Thursday, March 12, 2015

What offends YOU?

Sermon preached for Lent 3B, on Sunday, March 8, 2015.

    So what makes you angry?  People get angry over many things.  We get angry when people disrespect us, disagree with us, who cut in line, who cut us off in traffic... You name it.  We are easily wounded and angered by personal insult or personal slight.  Listen to the tone of our voices and the string of vulgarities that we erupt from our lips.
    Most of our anger is protective of ourselves, our feelings, and our loved ones.  But what offends Jesus?  Jesus seems to care little about the personal slights or irritants that offend us.  What offends Jesus is when the Word of God is silenced, when the things of God are made trivial or casual, and when the Gospel is turned into Law.  How does that compare with what bothers YOU?
    Jesus is not just angry.  He is indignant.  We saw His zeal for the House of God when leaders exploited it for their own purpose and ignored why God gave sacred space.  Churches that do everything but worship God, churches that are businesses instead of places of prayer and worship, and people who use church for their own ends and purposes.  When we forget the purpose for which God comes to our Sunday space, that offends God.  Does it make us angry as well?
    When the child, the stranger, or the sinner is turned away, that offends Jesus.  When God's people hoard the message of salvation or remain unchanged by its voice of welcome, love, and forgiveness.  This is what bothers Jesus.  When the cross is rejected or replaced with something that cheapens Christ's sacrifice for our sin, this is what offends Jesus.  Are we also offended by these things?

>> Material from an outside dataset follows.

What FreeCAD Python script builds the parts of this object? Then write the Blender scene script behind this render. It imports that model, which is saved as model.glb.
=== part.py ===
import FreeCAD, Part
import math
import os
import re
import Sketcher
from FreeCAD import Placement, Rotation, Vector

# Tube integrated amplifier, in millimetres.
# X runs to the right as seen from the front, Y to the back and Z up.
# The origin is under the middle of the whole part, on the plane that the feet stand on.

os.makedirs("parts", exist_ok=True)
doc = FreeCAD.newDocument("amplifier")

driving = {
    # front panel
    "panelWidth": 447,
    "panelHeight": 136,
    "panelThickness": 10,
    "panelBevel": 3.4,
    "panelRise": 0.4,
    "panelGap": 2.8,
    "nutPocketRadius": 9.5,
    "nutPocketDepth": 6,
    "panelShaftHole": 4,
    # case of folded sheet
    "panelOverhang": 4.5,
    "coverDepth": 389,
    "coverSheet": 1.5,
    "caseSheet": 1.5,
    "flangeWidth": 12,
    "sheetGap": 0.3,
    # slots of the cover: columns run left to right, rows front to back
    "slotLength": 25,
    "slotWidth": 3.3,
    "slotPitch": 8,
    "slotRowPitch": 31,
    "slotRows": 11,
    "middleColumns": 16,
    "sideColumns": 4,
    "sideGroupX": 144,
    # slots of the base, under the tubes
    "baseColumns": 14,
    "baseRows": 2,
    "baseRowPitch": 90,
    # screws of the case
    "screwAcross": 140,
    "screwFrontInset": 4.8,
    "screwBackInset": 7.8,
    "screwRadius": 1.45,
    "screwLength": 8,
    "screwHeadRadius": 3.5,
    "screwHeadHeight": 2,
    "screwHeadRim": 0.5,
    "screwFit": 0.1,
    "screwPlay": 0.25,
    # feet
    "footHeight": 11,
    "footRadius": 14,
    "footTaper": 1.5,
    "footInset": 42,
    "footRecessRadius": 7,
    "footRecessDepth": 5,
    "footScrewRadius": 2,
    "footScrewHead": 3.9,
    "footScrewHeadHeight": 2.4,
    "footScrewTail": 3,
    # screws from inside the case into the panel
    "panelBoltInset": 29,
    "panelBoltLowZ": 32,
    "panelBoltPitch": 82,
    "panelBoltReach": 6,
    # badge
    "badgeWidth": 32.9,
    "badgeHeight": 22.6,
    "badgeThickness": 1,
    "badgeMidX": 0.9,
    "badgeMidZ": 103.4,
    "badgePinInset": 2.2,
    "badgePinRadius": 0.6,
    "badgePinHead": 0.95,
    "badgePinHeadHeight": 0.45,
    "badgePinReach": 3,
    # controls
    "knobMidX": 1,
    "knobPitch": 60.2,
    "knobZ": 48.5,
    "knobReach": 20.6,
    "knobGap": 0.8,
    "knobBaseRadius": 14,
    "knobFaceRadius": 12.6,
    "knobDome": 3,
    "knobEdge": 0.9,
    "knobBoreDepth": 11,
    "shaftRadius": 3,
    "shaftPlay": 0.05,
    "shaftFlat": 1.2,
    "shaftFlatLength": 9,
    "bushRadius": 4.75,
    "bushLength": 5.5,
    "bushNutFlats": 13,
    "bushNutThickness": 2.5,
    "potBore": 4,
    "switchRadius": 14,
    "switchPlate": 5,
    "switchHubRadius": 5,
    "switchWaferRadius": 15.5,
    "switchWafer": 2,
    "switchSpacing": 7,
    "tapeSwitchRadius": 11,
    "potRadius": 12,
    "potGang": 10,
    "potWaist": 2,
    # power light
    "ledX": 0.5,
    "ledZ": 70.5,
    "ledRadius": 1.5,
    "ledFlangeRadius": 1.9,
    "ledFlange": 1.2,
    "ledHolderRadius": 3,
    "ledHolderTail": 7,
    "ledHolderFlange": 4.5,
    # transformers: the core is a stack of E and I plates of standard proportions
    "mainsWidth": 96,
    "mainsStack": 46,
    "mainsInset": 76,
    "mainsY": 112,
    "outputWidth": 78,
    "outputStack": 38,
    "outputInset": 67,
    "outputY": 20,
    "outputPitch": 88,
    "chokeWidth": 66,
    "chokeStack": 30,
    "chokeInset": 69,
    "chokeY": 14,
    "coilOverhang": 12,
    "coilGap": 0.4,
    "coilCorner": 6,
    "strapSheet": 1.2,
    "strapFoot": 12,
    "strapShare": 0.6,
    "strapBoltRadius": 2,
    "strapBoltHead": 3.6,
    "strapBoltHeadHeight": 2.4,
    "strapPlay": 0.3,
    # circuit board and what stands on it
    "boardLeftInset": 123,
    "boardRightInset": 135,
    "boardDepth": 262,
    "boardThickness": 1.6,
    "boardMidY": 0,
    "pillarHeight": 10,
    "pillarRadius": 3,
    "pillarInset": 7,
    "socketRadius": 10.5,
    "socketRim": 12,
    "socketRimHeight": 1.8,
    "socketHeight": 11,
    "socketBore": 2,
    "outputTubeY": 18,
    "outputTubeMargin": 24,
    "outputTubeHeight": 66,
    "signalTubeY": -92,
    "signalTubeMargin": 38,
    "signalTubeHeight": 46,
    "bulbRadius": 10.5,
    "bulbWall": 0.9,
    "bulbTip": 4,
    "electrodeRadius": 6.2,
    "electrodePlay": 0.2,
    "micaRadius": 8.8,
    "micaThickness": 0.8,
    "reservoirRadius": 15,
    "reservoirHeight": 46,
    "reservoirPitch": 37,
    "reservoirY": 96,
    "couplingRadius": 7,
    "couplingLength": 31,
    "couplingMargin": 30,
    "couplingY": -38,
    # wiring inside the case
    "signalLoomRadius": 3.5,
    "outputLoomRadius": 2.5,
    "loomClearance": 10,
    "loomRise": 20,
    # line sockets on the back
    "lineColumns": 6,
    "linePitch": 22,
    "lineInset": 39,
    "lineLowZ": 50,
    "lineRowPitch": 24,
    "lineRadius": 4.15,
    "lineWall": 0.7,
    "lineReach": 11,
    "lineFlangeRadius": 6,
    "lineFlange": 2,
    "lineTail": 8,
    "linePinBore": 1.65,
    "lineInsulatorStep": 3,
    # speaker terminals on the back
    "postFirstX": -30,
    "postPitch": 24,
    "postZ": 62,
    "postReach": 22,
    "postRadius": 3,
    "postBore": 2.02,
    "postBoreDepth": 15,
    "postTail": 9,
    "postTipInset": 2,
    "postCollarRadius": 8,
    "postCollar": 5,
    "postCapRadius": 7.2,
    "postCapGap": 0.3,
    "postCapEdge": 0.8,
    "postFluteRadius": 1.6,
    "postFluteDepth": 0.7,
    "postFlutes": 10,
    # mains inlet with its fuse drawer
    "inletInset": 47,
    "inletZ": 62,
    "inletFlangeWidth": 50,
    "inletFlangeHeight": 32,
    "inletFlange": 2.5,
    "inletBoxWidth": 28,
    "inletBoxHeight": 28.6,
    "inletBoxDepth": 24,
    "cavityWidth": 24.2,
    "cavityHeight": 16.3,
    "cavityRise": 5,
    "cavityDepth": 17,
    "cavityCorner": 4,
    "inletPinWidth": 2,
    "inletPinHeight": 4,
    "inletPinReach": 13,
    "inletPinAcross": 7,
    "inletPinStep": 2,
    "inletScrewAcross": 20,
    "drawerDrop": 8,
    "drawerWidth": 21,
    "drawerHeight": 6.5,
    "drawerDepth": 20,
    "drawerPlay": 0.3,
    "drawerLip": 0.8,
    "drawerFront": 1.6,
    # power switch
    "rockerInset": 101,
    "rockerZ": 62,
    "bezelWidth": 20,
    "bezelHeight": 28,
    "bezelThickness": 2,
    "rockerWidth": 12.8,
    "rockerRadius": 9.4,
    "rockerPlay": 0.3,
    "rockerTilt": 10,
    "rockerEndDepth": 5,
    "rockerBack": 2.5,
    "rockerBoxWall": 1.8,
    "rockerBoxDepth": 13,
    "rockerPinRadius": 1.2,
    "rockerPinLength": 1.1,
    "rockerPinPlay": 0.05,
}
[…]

    God's anger is not some temper tantrum.  God's anger is a wounded heart over those whom He seeks to save and redeem who refuse His gracious favor or treat the message of salvation casually as if there were nothing special in the love that saved us by dying on a cross.  We spend too much time angry over personal insults or hurts but we lack zeal for the Lord's house, for the Lord's Word, and for the Lord's saving purpose.  That is what we see in Jesus – zeal not for some geography but for the place where God’s deliverance is proclaimed to the lost and dying.

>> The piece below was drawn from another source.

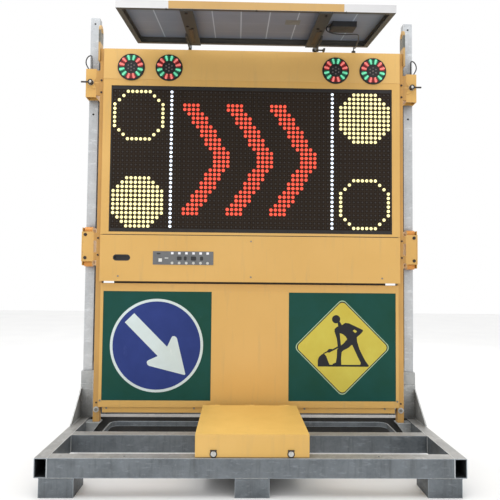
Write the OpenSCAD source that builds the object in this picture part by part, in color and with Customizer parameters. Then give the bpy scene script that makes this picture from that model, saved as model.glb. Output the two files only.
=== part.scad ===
// Skid-mounted solar LED road-works board: a galvanised base with two masts,
// and a yellow board that slides on the masts. Origin: on the ground, midway
// between the masts. The board faces -Y.

/* [Base] */
// Overall width over the side rails
base_w = 2220; // [2000:10:2700]
// Overall depth, front to back
base_d = 1760; // [1500:10:2200]
// Height of every base rail
rail_h = 100; // [90:5:120]
// Width of a side rail tube
side_rail_w = 65; // [60:5:75]
// Depth of a cross rail tube
cross_rail_w = 75; // [60:5:85]
// Wall of the rail tubes
rail_wall = 4; // [3:0.5:6]
// Distance from the mast line to each inner cross rail
inner_rail_y = 425; // [400:5:450]
// Height of the feet, which is the height of the fork pockets
foot_h = 100; // [80:5:130]
// Width of a foot
foot_w = 178; // [150:2:200]
// Depth of a foot
foot_d = 190; // [150:5:220]
// Wall of a foot
foot_wall = 6; // [4:1:8]
// Distance of the outer feet in from the side of the base
foot_inset = 24; // [0:2:40]

/* [Masts] */
// Height of the mast tops above the ground
mast_top = 2880; // [2750:10:3200]
// Outside size of the square mast tube
mast_size = 60; // [50:5:70]
// Wall of the mast tube
mast_wall = 4; // [3:0.5:6]
// Gap between the mast and its socket, each side
mast_fit = 2; // [1:0.5:3]
// Wall of the socket
socket_wall = 8; // [6:1:10]
// Height of the socket above the rails
socket_h = 300; // [250:10:350]
// Height of the stiffened lower part of the socket
socket_boot_h = 216; // [180:2:230]
// Reach of a gusset along the side rail
gusset_reach = 222; // [180:2:260]
// Height of a gusset
gusset_h = 192; // [150:2:220]
// Thickness of a gusset
gusset_t = 8; // [6:1:12]
// Diameter of the stop pin holes in the masts
mast_hole_d = 14; // [10:1:18]

/* [Board] */
// Height of the shoes that the board stands on, above the ground
shoe_z = 193; // [185:1:197]
// How far the board can slide up the masts
lift_travel = 340; // [200:10:360]
// Width of a board post
post_w = 40; // [35:1:45]
// Depth of a board post
post_d = 50; // [40:2:60]
// Wall of a board post
post_wall = 3; // [2:0.5:4]
// Gap between a post and its mast
post_gap = 37; // [30:1:45]
// Distance from the mast line forward to the front face of the posts
post_front = 137; // [130:1:150]
// Height of the top of the posts above the ground
post_top = 2625; // [2615:5:2640]
// Sheet thickness of the boxes on the board
sheet = 3; // [2:0.5:4]

/* [Display] */
// Height of the top of the display cabinet
cab_top = 2610; // [2590:5:2615]
// Height of the bottom of the display cabinet
cab_bottom = 1394; // [1385:1:1400]
// Distance from the mast line forward to the front of the cabinet
cab_front = 180; // [170:1:195]
// Distance from the mast line forward to the back of the cabinet
cab_back = 20; // [0:5:40]
// How far the front of each box stands out past the inside of the posts
front_lap = 7; // [3:1:12]
// Width of the display window
window_w = 1836; // [1830:2:1860]
// Height of the display window
window_h = 956; // [940:2:960]
// Height of the middle of the display above the ground
window_z = 1890; // [1888:1:1892]
// Distance between neighbouring light points
dot_pitch = 28.4; // [27:0.1:28.6]
// Light points along one side of a display module
module_dots = 16; // [12:4:16]
// Modules across the display
modules_x = 4; // [2:1:4]
// Modules up the display
modules_z = 2; // [1:1:2]
// Thickness of a display module
module_t = 26; // [20:1:30]
// Height of the header panel
header_h = 200; // [190:2:204]
// Outside diameter of a warning lamp
lamp_d = 172; // [150:2:180]
// Height of the lamps above the ground
lamp_z = 2488; // [2480:1:2510]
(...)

    Scripture says "be angry but sin not..."  In other words, God does not excuse our anger because people really did offend or hurt us.  No, the call of faith is to learn to be offended by what offends God.  In other words, do we hate sin.  Do sin and evil offend us?  Do we despise the weakness of our flesh and the evil that comes from our hearts to our heads and mouths?  Does sin offend us enough to desire righteousness?  To seek forgiveness?  This is the fire in the heart of Jesus.  This is His zeal for you and me, the lost who deserved to be lost, condemned, and suffer.
    Are we angry enough over our sin that it moves us to repent of our sins and to hide in the refuge of God's forgiving love?  We are angry over many things but do we look into the mirror of our hearts and are offended at our guilt, at the shame of our sins?  To anger and sin not is to be moved to repentance by our anger of our own sin before we point out the sins of others.
    Are we offended by the way the poor are treated or have we become immune to their need?  The poor you will always have with you, Jesus reminded us. But have we grown so comfortable with the needy that we no longer love them as Christ loved us in our need or serve them as Christ served us?
    I have never read the book Fifty Shades of Grey or seen the movie but I have read enough about it to wonder why something so salacious and so dark can capture the imagination of so many? Even Christians!  How can we glorify such things like this while at the same time claiming to know what love is and to value this love highly?  Where is our zeal for righteousness?
    We presume we are important enough that we deserve to be treated better and maybe we do.  But we cannot afford to save our anger for personal insult or offense and have no room to care if God's Word is preached accurately, whether sin is hated and righteousness loved, whether the poor, the needy, and the children are loved as God has loved us? 
    Where is our conscience?  Faith calls us to a higher way of life – not to better morality but to a higher way of live in which we wear the cross and live our lives under it.  We are called to love what is good and right and true and to reject what is evil and wrong.  It calls us to protect life from conception to death, to protect those least able to protect themselves, to love the poor... It calls us to be offended by that which distorts or silences the Gospel and keeps the sinner from knowing God's hope and gift.
    Jesus' anger is a righteous anger – it is not directed against those who insult or slight Him but for the sake of those for whom He died.  To those who crucified Him, Jesus spoke words of forgiveness but to those who had so screwed up the Word of God that they did not see Jesus in it, our Lord had nothing but contempt.  The call of the Gospel is this – to love what God loves and to be offended by what offends God.  God reserves His hate for sins, not people.  We love sins and hate people.  What did we miss?  What did we get wrong?
    People thought Jesus was a little crazy to take God's house and sin and the poor so seriously.  Maybe we do, too.  And that is the problem.  We love the Gospel that protects, forgives, and loves us, but we are not so sure about the rest of those for whom Christ died.  This is a call to righteous anger of faith.  Amen.